MORE PHOTO NEWS: Here’s what two copies look like.

Update: STILL MORE EXCITING BREAKING PHOTO NEWS: Here’s what SIX copies look like.

While I was in the middle of editing this post, a DHL parcel arrived in our office’s reception area, bearing my colleague JP‘s copies. I have now cast mine eyes upon the finished article, and I can see that it looks Good. Really, really Good. Praise be!

SALES NEWS: We’ve just hit 400 sales, and we’re also straight in at Number Three on Lulu.com’s own best seller charts; just behind e-Start Your Web Store with Zen Cart, and just ahead of Unleashing Capitalism: Why Prosperity Stops at the West Virginia Border and How to Fix It.


Shaggy Blog Stories: first copies to be delivered on Thursday?

I’ve heard that quite a few of you have had your order statuses upgraded from “FULFILLING” to “SHIPPED” over the course of today, which would imply that the first few copies of the book may be arriving through your letter boxes tomorrow.

This makes me madly impatient, as my own orders are still stuck at “FULFILLING”; a state of affairs which is, of course, anything but.

If you receive a copy of the book on Thursday, could you drop me a comment (“Woo! First!”) and let me know? I might then ask you a few questions about typos, as it will be interesting to see which revision has been picked up. (We’re already onto Version 6.)

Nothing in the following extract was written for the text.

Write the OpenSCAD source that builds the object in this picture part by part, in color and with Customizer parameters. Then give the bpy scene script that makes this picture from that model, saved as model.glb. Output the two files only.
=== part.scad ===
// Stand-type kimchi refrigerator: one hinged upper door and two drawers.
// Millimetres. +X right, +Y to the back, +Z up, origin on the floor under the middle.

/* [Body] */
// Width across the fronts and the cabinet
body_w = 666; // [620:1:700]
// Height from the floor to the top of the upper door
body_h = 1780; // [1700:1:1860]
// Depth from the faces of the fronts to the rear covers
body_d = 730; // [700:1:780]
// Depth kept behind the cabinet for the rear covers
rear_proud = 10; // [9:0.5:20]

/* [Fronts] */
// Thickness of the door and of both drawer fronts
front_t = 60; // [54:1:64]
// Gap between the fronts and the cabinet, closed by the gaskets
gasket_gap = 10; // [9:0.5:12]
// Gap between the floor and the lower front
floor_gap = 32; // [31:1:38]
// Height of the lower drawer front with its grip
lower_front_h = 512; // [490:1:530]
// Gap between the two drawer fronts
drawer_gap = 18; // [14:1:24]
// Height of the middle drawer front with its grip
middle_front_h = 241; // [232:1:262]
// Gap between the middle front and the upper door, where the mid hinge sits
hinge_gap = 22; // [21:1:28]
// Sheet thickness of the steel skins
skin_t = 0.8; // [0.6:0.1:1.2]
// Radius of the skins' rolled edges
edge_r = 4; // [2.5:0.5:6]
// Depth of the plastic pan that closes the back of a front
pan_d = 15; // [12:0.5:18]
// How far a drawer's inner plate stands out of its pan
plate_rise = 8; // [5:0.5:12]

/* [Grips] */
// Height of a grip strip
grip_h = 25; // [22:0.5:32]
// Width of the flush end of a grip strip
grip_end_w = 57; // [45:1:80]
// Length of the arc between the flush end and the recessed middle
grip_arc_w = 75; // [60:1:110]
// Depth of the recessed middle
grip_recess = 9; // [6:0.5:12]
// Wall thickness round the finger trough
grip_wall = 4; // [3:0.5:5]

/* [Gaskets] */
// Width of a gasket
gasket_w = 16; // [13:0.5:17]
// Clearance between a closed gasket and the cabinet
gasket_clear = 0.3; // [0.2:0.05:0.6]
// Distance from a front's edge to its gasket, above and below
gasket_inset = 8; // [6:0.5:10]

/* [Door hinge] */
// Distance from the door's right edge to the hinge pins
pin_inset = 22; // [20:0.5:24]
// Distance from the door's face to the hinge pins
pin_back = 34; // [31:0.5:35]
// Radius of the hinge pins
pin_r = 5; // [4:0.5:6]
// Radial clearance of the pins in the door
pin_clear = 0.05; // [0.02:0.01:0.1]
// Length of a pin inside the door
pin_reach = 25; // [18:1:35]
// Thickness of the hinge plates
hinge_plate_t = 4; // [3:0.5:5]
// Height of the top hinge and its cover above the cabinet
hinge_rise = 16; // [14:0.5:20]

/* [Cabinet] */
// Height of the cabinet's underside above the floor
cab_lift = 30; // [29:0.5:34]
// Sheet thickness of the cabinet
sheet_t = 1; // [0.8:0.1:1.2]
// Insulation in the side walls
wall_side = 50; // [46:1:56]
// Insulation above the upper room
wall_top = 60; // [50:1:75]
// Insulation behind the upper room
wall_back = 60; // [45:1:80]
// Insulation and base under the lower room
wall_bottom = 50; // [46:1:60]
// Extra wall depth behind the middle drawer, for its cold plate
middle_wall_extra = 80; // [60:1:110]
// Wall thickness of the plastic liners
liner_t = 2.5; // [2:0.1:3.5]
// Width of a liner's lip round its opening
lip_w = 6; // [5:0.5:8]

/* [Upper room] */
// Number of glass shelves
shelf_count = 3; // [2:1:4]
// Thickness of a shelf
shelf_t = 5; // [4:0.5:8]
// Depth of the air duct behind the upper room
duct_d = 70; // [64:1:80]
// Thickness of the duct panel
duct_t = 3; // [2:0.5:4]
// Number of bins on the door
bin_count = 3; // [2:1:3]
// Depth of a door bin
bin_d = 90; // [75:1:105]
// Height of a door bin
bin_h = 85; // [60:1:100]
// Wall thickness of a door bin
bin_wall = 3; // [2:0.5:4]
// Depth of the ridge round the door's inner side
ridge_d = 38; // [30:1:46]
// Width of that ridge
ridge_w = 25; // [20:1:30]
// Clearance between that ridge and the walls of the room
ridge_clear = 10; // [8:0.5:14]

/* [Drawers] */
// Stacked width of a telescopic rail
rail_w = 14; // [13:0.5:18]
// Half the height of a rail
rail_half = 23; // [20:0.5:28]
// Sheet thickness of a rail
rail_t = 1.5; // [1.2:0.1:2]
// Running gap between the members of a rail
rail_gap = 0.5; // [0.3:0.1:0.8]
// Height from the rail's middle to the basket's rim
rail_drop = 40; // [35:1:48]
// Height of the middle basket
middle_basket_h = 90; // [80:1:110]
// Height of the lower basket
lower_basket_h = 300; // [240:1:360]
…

I deleted yesterday’s rather lengthy post, by the way. I don’t know about you, but I thought it carried just the merest whiff of paranoid, ill-tempered, stress-induced, slightly hysterical over-defensiveness, which could, just possibly, be interpreted as “over-reacting”. Thanks to all who responded, for helping to restore a proper sense of perspective. I now intend to Rise Above Such Things, with all the lofty graciousness that befits a man in my perceived position.